# Start of Materials provided

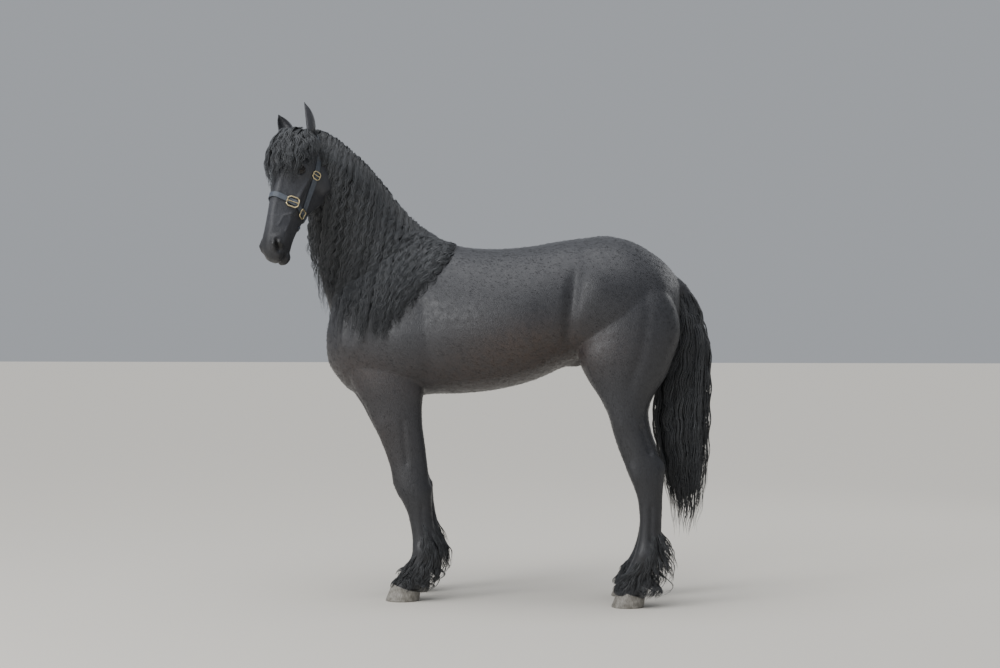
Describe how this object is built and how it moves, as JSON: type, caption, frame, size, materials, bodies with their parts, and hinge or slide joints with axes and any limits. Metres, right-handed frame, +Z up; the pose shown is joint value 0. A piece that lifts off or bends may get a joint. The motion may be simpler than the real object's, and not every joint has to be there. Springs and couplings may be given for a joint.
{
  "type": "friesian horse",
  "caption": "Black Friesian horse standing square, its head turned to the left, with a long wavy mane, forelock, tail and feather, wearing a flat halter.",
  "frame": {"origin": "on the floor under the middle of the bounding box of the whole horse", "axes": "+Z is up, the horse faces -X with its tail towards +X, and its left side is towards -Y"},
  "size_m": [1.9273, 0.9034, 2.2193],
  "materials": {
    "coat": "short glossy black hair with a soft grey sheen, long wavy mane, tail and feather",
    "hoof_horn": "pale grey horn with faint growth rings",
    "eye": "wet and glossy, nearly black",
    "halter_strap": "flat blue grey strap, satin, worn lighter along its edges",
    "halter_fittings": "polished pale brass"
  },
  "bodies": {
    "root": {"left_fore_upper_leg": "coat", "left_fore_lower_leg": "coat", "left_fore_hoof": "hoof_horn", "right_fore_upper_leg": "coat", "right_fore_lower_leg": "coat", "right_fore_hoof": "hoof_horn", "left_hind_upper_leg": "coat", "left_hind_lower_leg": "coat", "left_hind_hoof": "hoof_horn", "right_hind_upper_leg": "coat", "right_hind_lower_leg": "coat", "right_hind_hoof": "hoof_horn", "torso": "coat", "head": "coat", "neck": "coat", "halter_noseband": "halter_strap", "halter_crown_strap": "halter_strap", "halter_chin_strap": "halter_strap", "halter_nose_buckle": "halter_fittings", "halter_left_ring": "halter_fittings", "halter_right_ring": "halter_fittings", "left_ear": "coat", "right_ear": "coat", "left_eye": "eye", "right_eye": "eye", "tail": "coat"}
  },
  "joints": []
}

# End of Materials provided
# Start of Materials provided

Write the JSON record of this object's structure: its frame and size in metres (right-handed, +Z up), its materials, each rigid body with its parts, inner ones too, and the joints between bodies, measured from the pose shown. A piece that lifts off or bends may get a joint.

# End of Materials provided
# Start of Materials provided

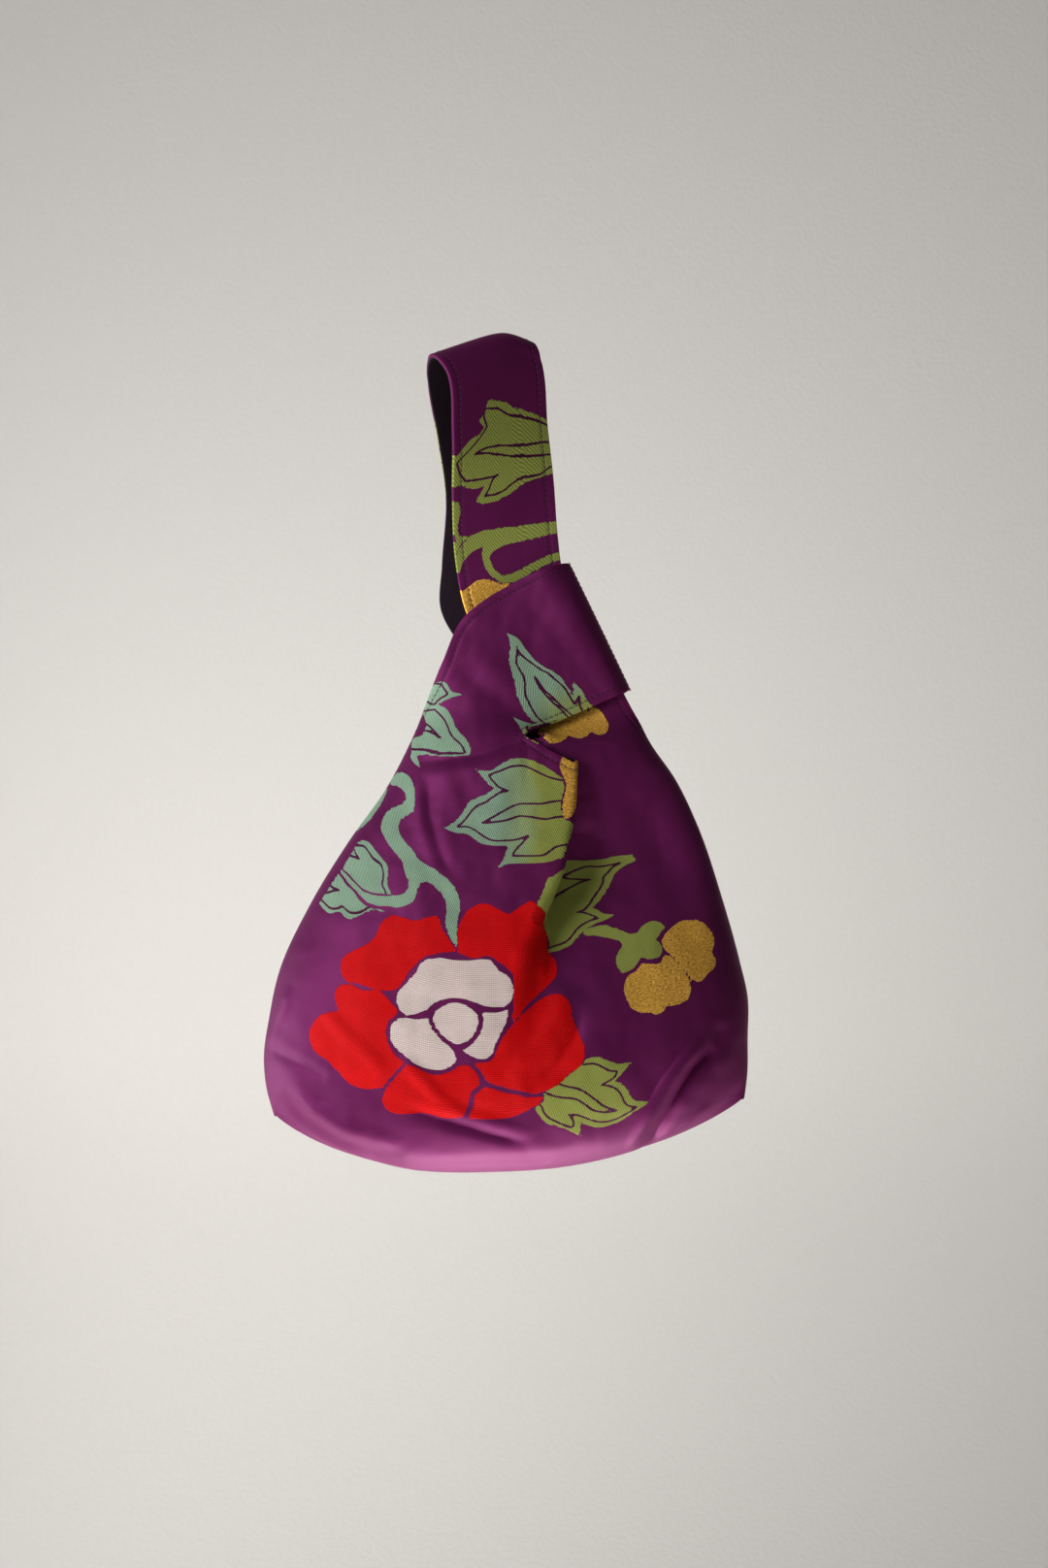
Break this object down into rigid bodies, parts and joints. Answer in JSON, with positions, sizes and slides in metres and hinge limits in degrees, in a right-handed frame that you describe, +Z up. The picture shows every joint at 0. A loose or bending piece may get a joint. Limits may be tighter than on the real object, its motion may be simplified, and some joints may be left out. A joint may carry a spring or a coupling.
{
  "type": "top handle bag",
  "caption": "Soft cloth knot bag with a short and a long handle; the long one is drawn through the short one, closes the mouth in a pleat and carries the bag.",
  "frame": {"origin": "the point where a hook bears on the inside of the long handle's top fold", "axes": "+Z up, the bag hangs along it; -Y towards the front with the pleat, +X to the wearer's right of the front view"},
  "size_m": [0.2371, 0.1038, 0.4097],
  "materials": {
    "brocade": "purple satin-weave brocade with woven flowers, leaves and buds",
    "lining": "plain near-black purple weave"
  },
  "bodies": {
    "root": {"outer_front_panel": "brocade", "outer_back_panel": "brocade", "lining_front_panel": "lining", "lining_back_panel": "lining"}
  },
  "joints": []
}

# End of Materials provided

- The problem: From the records above, pick out and copy each line holding the word "bodies".

- Full output:
Describe how this object is built and how it moves, as JSON: type, caption, frame, size, materials, bodies with their parts, and hinge or slide joints with axes and any limits. Metres, right-handed frame, +Z up; the pose shown is joint value 0. A piece that lifts off or bends may get a joint. The motion may be simpler than the real object's, and not every joint has to be there. Springs and couplings may be given for a joint.
  "bodies": {
Write the JSON record of this object's structure: its frame and size in metres (right-handed, +Z up), its materials, each rigid body with its parts, inner ones too, and the joints between bodies, measured from the pose shown. A piece that lifts off or bends may get a joint.
Break this object down into rigid bodies, parts and joints. Answer in JSON, with positions, sizes and slides in metres and hinge limits in degrees, in a right-handed frame that you describe, +Z up. The picture shows every joint at 0. A loose or bending piece may get a joint. Limits may be tighter than on the real object, its motion may be simplified, and some joints may be left out. A joint may carry a spring or a coupling.
  "bodies": {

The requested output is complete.